Small Greek islands are also struggling amid migrant surge

The bay on the small Greek island of Agathonisi
Agathonisi, Greece, where British money could help ease a growing migrant crisis, according to Simon Clarke. Photograph: IML Image Group Ltd/Alamy

I am outraged (yet again) at the spending priorities of this government. While the UK is spending £22m to prevent a relatively small number of desperate people from seeking asylum in the UK (Calais crisis: British police to be deployed to target people-smuggling, 20 August), I am on Agathonisi, an idyllic Dodecanese island 10 miles off the Turkish coast, with a population of 180, which is hosting hundreds of refugees. While the big islands, Kos and Lesbos, get all the attention, the plight of the small islands is ignored.

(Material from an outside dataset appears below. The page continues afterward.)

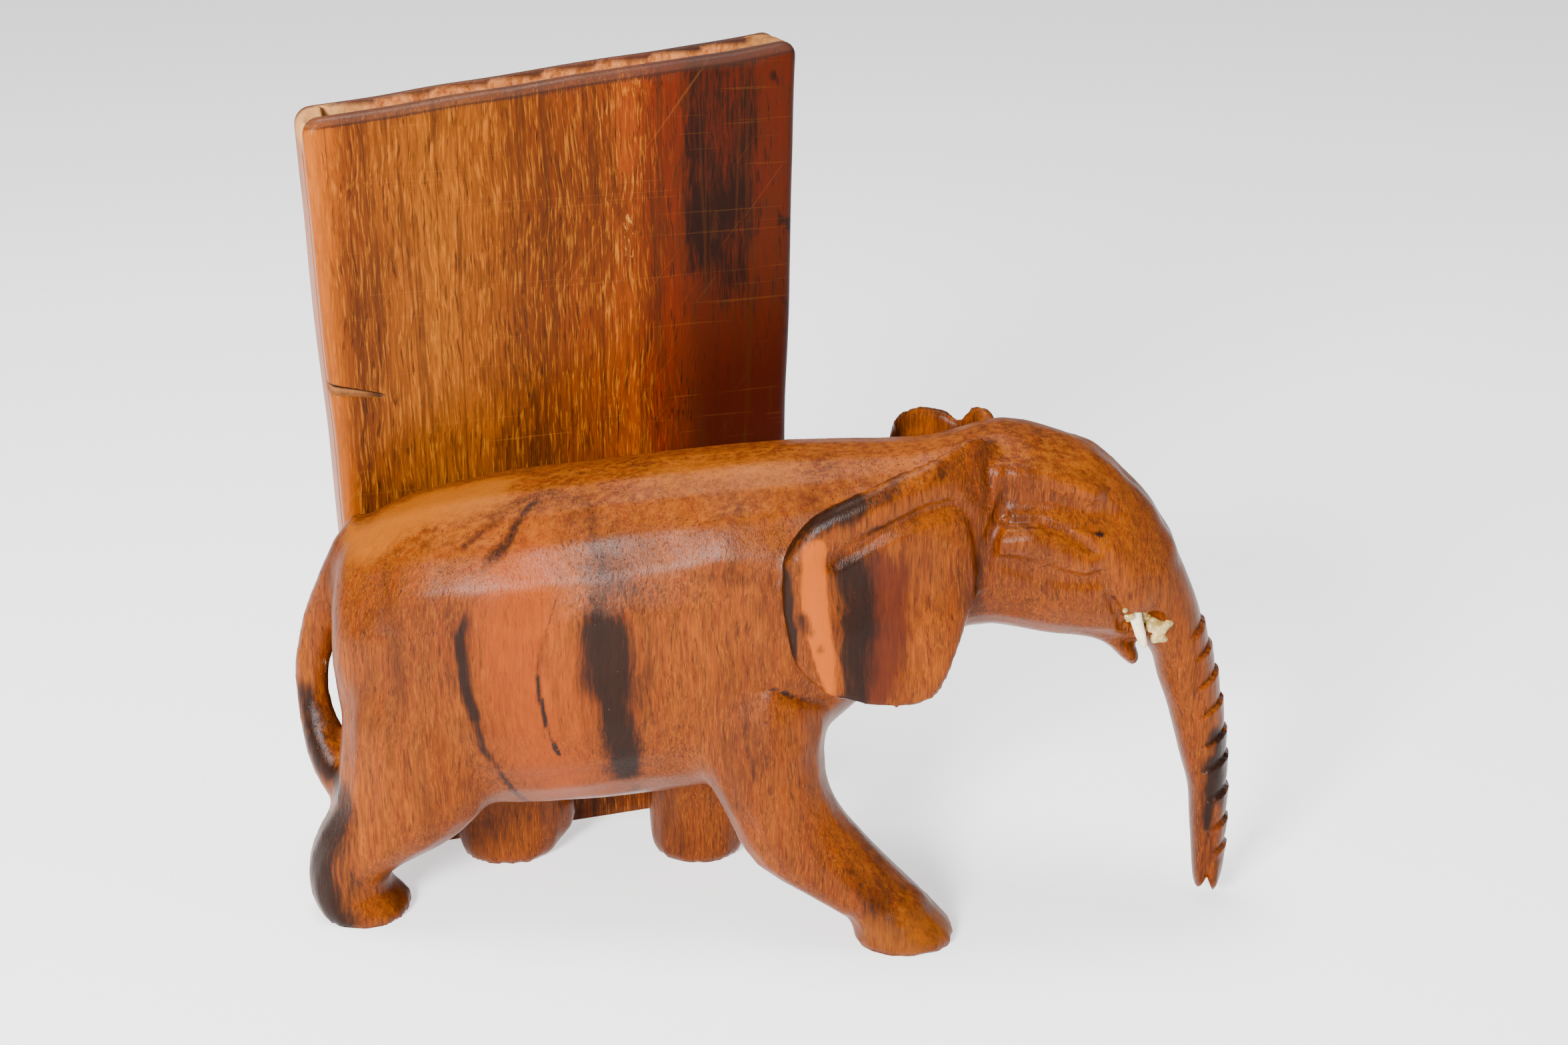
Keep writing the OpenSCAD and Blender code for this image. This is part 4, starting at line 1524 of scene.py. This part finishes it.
@dataclass
class TuskStub:
    """A broken tusk and the lumps of glue round its root.

    Attributes:
        side: -1 for the near side and 1 for the far side.
        name: Word that its nodes start with.
        stance: Where the elephant stands.
        skin: The elephant's surface.
        root: Middle of the tusk's root, in the elephant's frame.
        root_d: Width at the root, in millimetres.
        tip_d: Width at the broken end.
        stub: Length that shows.
        socket: Length in the head.
        lean_forward: Lean of the tusk forwards from straight down, in degrees.
        lean_out: Lean of the tusk outwards.
        lumps: x, z and radius of each lump of glue, in millimetres.
        glue_voxel: Size of the glue's cells, in metres.
    """

    side: int
    name: str
    stance: Stance
    skin: BVHTree
    root: tuple[float, float, float] = (79.0, 9.8, 70.6)
    root_d: float = 3.7
    tip_d: float = 1.7
    stub: float = 5.4
    socket: float = 7.0
    lean_forward: float = 18.0
    lean_out: float = 10.0
    lumps: tuple[tuple[float, float, float], ...] = (
        (81.0, 70.4, 1.5),
        (82.6, 69.6, 1.7),
        (84.4, 69.0, 1.6),
        (85.6, 70.2, 1.1),
        (83.2, 66.8, 1.3),
        (84.8, 66.6, 1.0),
        (80.4, 72.2, 1.1),
        (77.0, 73.0, 1.1),
        (76.0, 75.0, 0.8),
        (77.4, 70.8, 0.9),
    )
    glue_voxel: float = 0.00026

    def build(self) -> None:
        """Makes the stub and its glue."""
        self._stub()
        self._glue()

    def _axis(self) -> np.ndarray:
        """Direction from the root to the broken end.

        Returns:
            A unit vector in the elephant's frame.
        """
        forward, out = math.radians(self.lean_forward), math.radians(self.lean_out)
        down = math.cos(out) * math.cos(forward)
        return np.array([math.cos(out) * math.sin(forward), self.side * math.sin(out), -down])

    def _stub(self) -> None:
        """A tapered, chipped stub whose broken end slants."""
        shape = bmesh.new()
        length = self.stub + self.socket
        bmesh.ops.create_cone(
            shape,
            cap_ends=True,
            cap_tris=False,
            segments=28,
            radius1=self.root_d / 2,
            radius2=self.tip_d / 2,
            depth=length,
        )
        bmesh.ops.translate(shape, verts=shape.verts[:], vec=(0.0, 0.0, length / 2 - self.socket))
        rings = 16
        for k in range(1, rings):
            place = (0, 0, -self.socket + length * k / rings)
            bmesh.ops.bisect_plane(shape, geom=everything(shape), plane_co=place, plane_no=(0, 0, 1))
        cut = bmesh.ops.bisect_plane(
            shape,
            geom=everything(shape),
            plane_co=(0.0, 0.0, self.stub - 0.9),
            plane_no=Vector((0.75, 0.1, 1.0)).normalized(),
            clear_outer=True,
        )
        rim = [e for e in cut["geom_cut"] if isinstance(e, bmesh.types.BMEdge)]
        filled = bmesh.ops.edgeloop_fill(shape, edges=rim)
        bmesh.ops.poke(shape, faces=filled["faces"])
        for vertex in shape.verts:
            point = vertex.co.copy()
            wave = noise.noise(point * 0.9 + Vector((4.0, 0.0, self.side))) * 0.16
            if point.length > 0.01:
                vertex.co += Vector((point.x, point.y, 0.0)).normalized() * wave
            if point.z > self.stub - 2.2:
                vertex.co.z += noise.noise(point * 2.3) * 0.35
        self._turn(shape)
        title = self.name + "_tusk_stub"
        seat(new_object(title, mesh_of(title, shape)), Bone().material(), self.name + "_tusk")

    def _turn(self, shape: Shape) -> None:
        """Turns a shape that was made along +z to the tusk's axis and puts it in its socket.

        Args:
            shape: The shape, with the tusk's root at its origin.
        """
        axis = self._axis()
        turn = Vector((0.0, 0.0, 1.0)).rotation_difference(Vector(axis)).to_matrix()
        root = np.array([self.root[0], self.side * self.root[1], self.root[2]])
        for vertex in shape.verts:
            vertex.co = Vector(self.stance.to_part(np.array(turn @ vertex.co) + root))

    def _on_skin(self, x: float, z: float) -> np.ndarray:
        """The point of the cheek at x and z.

        Args:
            x: Place along the elephant, in millimetres.
            z: Height, in millimetres.

        Returns:
            The point in the elephant's frame.
        """
        start = self.stance.to_part(np.array([x, self.side * 30.0, z]))
        along = self.stance.to_part(np.array([x, 0.0, z])) - start
        hit = self.skin.ray_cast(Vector(start), Vector(along).normalized())[0]
        if hit is None:
            return np.array([x, self.side * 6.0, z])
        return self.stance.to_elephant(np.array(hit))

    def _glue(self) -> None:
        """Lumps of glue that have run together, mostly in front of the tusk."""
        shape = bmesh.new()
        for x, z, radius in self.lumps:
            centre = self._on_skin(x, z)
            ball = bmesh.ops.create_icosphere(shape, subdivisions=3, radius=radius * MM)
            bmesh.ops.scale(shape, verts=ball["verts"], vec=(1.0, 0.75, 1.0))
            bmesh.ops.translate(shape, verts=ball["verts"], vec=self.stance.to_part(centre))
        mesh = remeshed(mesh_of("lumps", shape), self.glue_voxel)
        clay = Clay(mesh, self.stance)
        clay.points += 0.5 * clay.drift()
        normals = clay.normals()
        wave = noise_at(clay.points, 0.8, 2.0 + self.side) * 0.34 + noise_at(clay.points, 2.2, 7.0) * 0.12
        clay.points += normals * wave[:, None]
        clay.points[:] = self._inside_box(clay.points)
        clay.store()
        lumps = new_object(self.name + "_glue_lumps", mesh)
        seat(lumps, OldGlue().material(), self.name + "_tusk_glue")

    def _inside_box(self, points: np.ndarray) -> np.ndarray:
        """Keeps the glue inside the CAD part's box.

        Args:
            points: Places in the elephant's frame.

        Returns:
            The places, moved where they were outside.
        """
        margin = 0.1 * MM
        low, high = np.array(CAD_BOX[0]) + margin, np.array(CAD_BOX[1]) - margin
        return self.stance.to_elephant(np.clip(self.stance.to_part(points), low, high))


# ---------------------------------------------------------------- the board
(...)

Every day hundreds of refugees, mostly Syrian, arrive on the shores of the island. The islanders are sympathetic to their plight and give them food, drink and clothing, but there are no facilities to provide for such large numbers.

The island has one coastguard and two assistants, who are trained only to register the arrival and departure of ferries. All they can do is blow their whistles to keep refugees off the main town beach. There are no public toilet facilities, so not surprisingly the refugees have to relieve themselves where they can.

The island’s doctor (actually a midwife) left last month so there is nobody to deal with health checks or any medical problems. In the heat of a blazing sun, the refugees find any piece of shade they can to shelter, dry out their clothes on any fence they can find and have to sleep out on the beach, on the quay or in the street. Tourists are scared off, so the major source of income of the island has collapsed. The ferries to Samos cannot accommodate all the refugees so some are waiting for days to leave the island. Last month they made a fire by Poros beach, which sparked off a forest fire that took the fire engine and water planes from Samos four hours to extinguish. The local residents are desperate, with absolutely no help from outside. Just a tiny part of that £22m could provide them with field toilets and specialist help to deal with the problem.